_Task requirements_. Begin with the line that contains "const silverLeaf = new" and continue down through the line that contains "obj.matrix_world = world"; reproduce those lines exactly and only those.

- - - - -

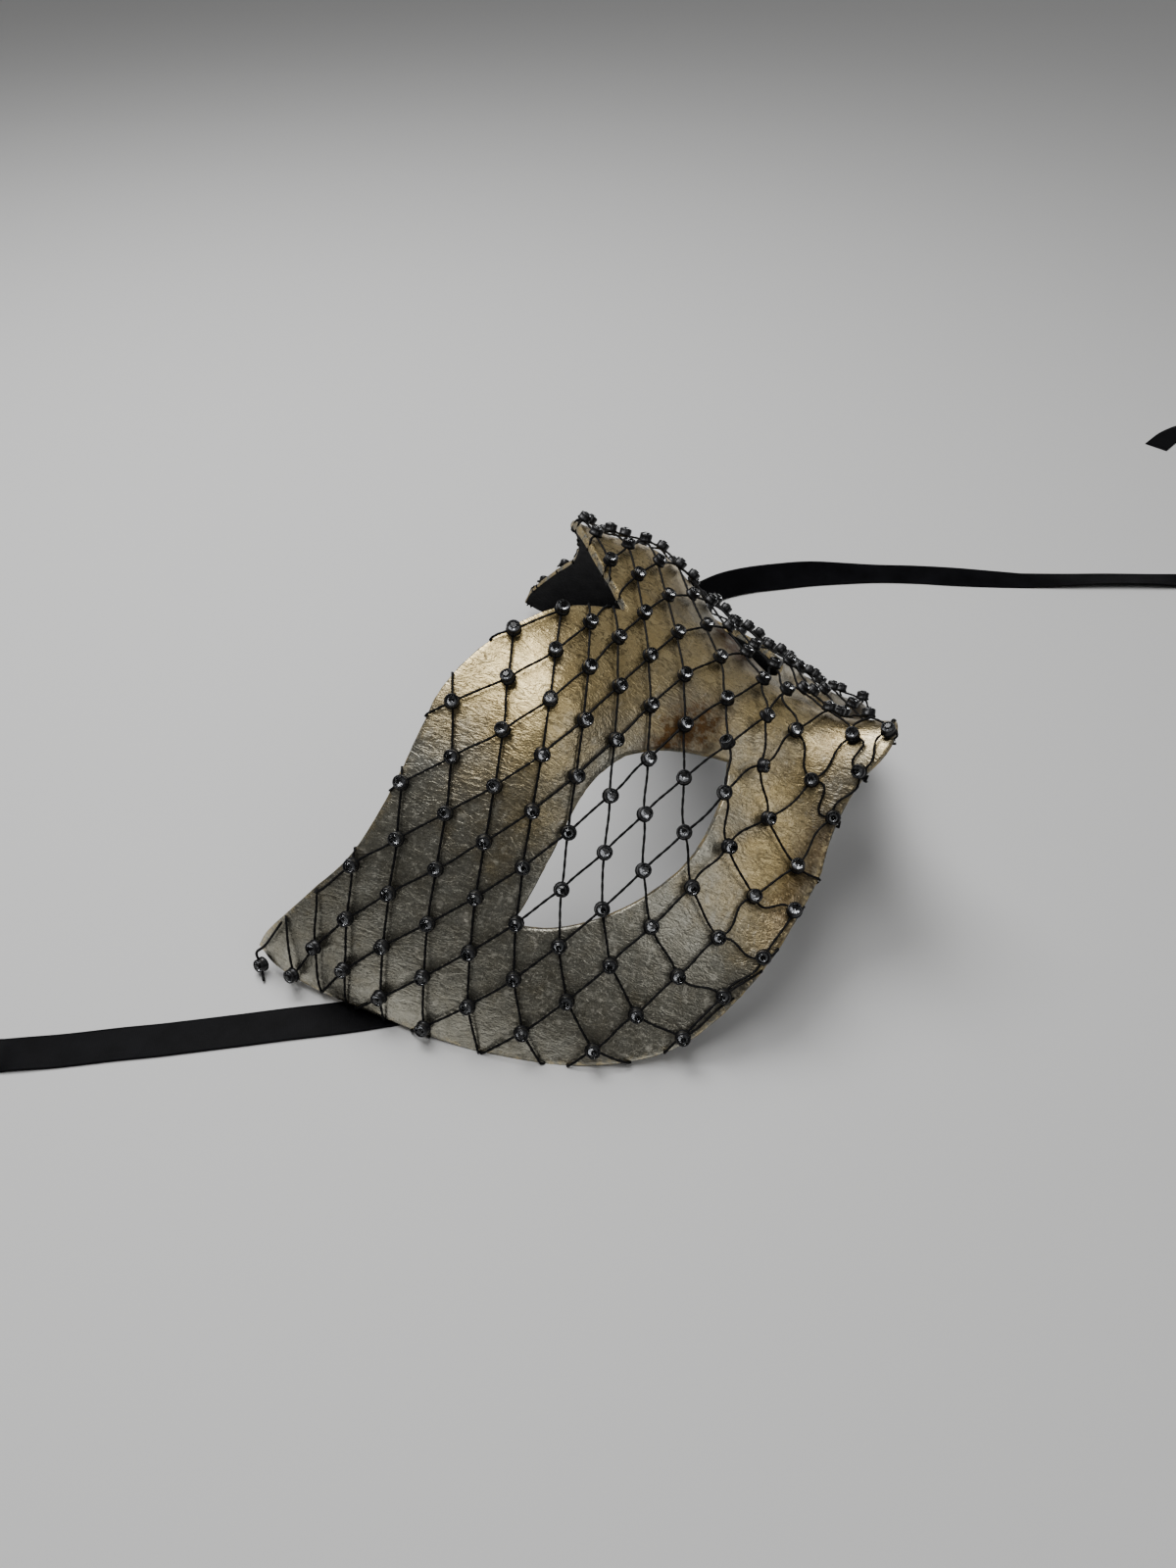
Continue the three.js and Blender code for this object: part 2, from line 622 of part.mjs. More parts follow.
function ribbonGeometry(route) {
  const path = new RibbonRoute(route);
  const section = new THREE.Shape(Array.from({ length: RIBBON_SECTION_SIDES }, (_, k) => {
    const turn = (2 * Math.PI * k) / RIBBON_SECTION_SIDES;
    return new THREE.Vector2((RIBBON_WIDTH / 2) * Math.cos(turn), (RIBBON_THICKNESS / 2) * Math.sin(turn));
  }));
  const steps = Math.ceil(path.getLength());
  return new THREE.ExtrudeGeometry(section, { steps, bevelEnabled: false, extrudePath: path });
}

function rollGeometry() {
  const ring = [
    [ROLL_OUTER, 0], [ROLL_OUTER, ROLL_HEIGHT], [ROLL_INNER, ROLL_HEIGHT], [ROLL_INNER, 0], [ROLL_OUTER, 0],
  ];
  const geometry = new THREE.LatheGeometry(ring.map(([x, y]) => new THREE.Vector2(x, y)), ROLL_SIDES);
  return geometry.rotateX(Math.PI / 2).translate(ROLL_CENTRE[0], ROLL_CENTRE[1], TABLE_GAP);
}

// The glued end of a ribbon, flat on the inner face of the temple.
function tabGeometry(side) {
  const [angle, y] = [side * degrees(TAB_PLACE[0]), TAB_PLACE[1]];
  const outer = wallPoint(angle, y, WALL);
  const inward = wallPoint(angle, y, WALL + 1).sub(outer);
  const along = new THREE.Vector3(-side * inward.y, side * inward.x, 0).normalize();
  if (along.y < 0) along.negate();
  const across = along.clone().cross(inward).normalize();
  const placed = new THREE.Matrix4().makeBasis(across, along, across.clone().cross(along))
    .setPosition(outer.addScaledVector(inward, TAB_DEPTH));
  return new THREE.BoxGeometry(RIBBON_WIDTH, TAB_LENGTH, TAB_THICKNESS).applyMatrix4(placed);
}

// Pieces and their materials

const silverLeaf = new THREE.MeshStandardMaterial({ color: '#8e8a76', metalness: 0.75, roughness: 0.42 });
const blackNet = new THREE.MeshStandardMaterial({ color: '#1d1d1f', metalness: 0.2, roughness: 0.3 });
const blackSatin = new THREE.MeshStandardMaterial({ color: '#0c0c0e', metalness: 0, roughness: 0.38 });

function shellOnTable() {
  return toGeometry(toSolid(shellGeometry()).trimByPlane([0, 0, 1], 0));
}

function wholeNet() {
  return toGeometry(toSolid(netGeometry()).add(toSolid(looseThread())).add(toSolid(looseCrystal())));
}

const venetianMask = new THREE.Group();
for (const [name, geometry, material] of [
  ['mask_shell', shellOnTable(), silverLeaf],
  ['crystal_net', wholeNet(), blackNet],
  ['ribbon_left_tab', tabGeometry(1), blackSatin],
  ['ribbon_left', ribbonGeometry(LEFT_ROUTE), blackSatin],
  ['ribbon_left_roll', rollGeometry(), blackSatin],
  ['ribbon_right_tab', tabGeometry(-1), blackSatin],
  ['ribbon_right', ribbonGeometry(RIGHT_ROUTE), blackSatin],
]) {
  const mesh = new THREE.Mesh(geometry, material);
  mesh.name = name;
  venetianMask.add(mesh);
}

export default venetianMask;
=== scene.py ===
"""A Venetian half mask lying face up: leafed papier-mache under a net of thread and crystals.

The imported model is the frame. The shell and the net with its cups and crystals are worked out in
millimetres, as a pattern is drawn, and are turned into metres where a mesh is made. The ribbons'
routes, the camera, the lights and the sizes in materials are in metres.
"""

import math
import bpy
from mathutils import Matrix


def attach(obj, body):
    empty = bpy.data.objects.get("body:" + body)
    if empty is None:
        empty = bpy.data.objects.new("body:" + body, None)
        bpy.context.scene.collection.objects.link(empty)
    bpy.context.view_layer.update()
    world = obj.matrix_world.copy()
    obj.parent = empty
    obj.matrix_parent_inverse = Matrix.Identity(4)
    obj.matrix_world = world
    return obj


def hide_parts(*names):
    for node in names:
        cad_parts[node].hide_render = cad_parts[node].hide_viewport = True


bl_info = {
    "name": "Venetian Half Mask",
    "version": (1, 0, 0),
    "blender": (4, 5, 0),
    "location": "3D View > Sidebar > Mask",
    "description": "Makes a leafed half mask with its crystal net, ribbons, floor and light",
    "category": "Add Mesh",
}

import bpy
import numpy as np
from mathutils import Matrix, Vector

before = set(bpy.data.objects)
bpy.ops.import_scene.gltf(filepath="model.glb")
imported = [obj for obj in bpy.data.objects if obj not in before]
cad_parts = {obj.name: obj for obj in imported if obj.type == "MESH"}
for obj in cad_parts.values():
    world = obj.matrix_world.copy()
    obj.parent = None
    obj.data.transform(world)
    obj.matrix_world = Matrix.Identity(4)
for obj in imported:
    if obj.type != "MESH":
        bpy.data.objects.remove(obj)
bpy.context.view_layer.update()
MM = 0.001

# Face form: the surface that the shell was moulded over, in the face's own frame
HALF_WIDTH = 93.5
HALF_WIDTH_SLOPE = 0.042
HALF_WIDTH_CURVE = -0.00113
FORM_DEPTH = 74.3
FRONT_FULLNESS = -0.274
FORM_LEAN = 0.321
FORM_BOW = 0.0011
FORM_CURL = -0.0000147
SIDE_LEAN = -0.195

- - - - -

_Complete output_.
const silverLeaf = new THREE.MeshStandardMaterial({ color: '#8e8a76', metalness: 0.75, roughness: 0.42 });
const blackNet = new THREE.MeshStandardMaterial({ color: '#1d1d1f', metalness: 0.2, roughness: 0.3 });
const blackSatin = new THREE.MeshStandardMaterial({ color: '#0c0c0e', metalness: 0, roughness: 0.38 });

function shellOnTable() {
  return toGeometry(toSolid(shellGeometry()).trimByPlane([0, 0, 1], 0));
}

function wholeNet() {
  return toGeometry(toSolid(netGeometry()).add(toSolid(looseThread())).add(toSolid(looseCrystal())));
}

const venetianMask = new THREE.Group();
for (const [name, geometry, material] of [
  ['mask_shell', shellOnTable(), silverLeaf],
  ['crystal_net', wholeNet(), blackNet],
  ['ribbon_left_tab', tabGeometry(1), blackSatin],
  ['ribbon_left', ribbonGeometry(LEFT_ROUTE), blackSatin],
  ['ribbon_left_roll', rollGeometry(), blackSatin],
  ['ribbon_right_tab', tabGeometry(-1), blackSatin],
  ['ribbon_right', ribbonGeometry(RIGHT_ROUTE), blackSatin],
]) {
  const mesh = new THREE.Mesh(geometry, material);
  mesh.name = name;
  venetianMask.add(mesh);
}

export default venetianMask;
=== scene.py ===
"""A Venetian half mask lying face up: leafed papier-mache under a net of thread and crystals.

The imported model is the frame. The shell and the net with its cups and crystals are worked out in
millimetres, as a pattern is drawn, and are turned into metres where a mesh is made. The ribbons'
routes, the camera, the lights and the sizes in materials are in metres.
"""

import math
import bpy
from mathutils import Matrix


def attach(obj, body):
    empty = bpy.data.objects.get("body:" + body)
    if empty is None:
        empty = bpy.data.objects.new("body:" + body, None)
        bpy.context.scene.collection.objects.link(empty)
    bpy.context.view_layer.update()
    world = obj.matrix_world.copy()
    obj.parent = empty
    obj.matrix_parent_inverse = Matrix.Identity(4)
    obj.matrix_world = world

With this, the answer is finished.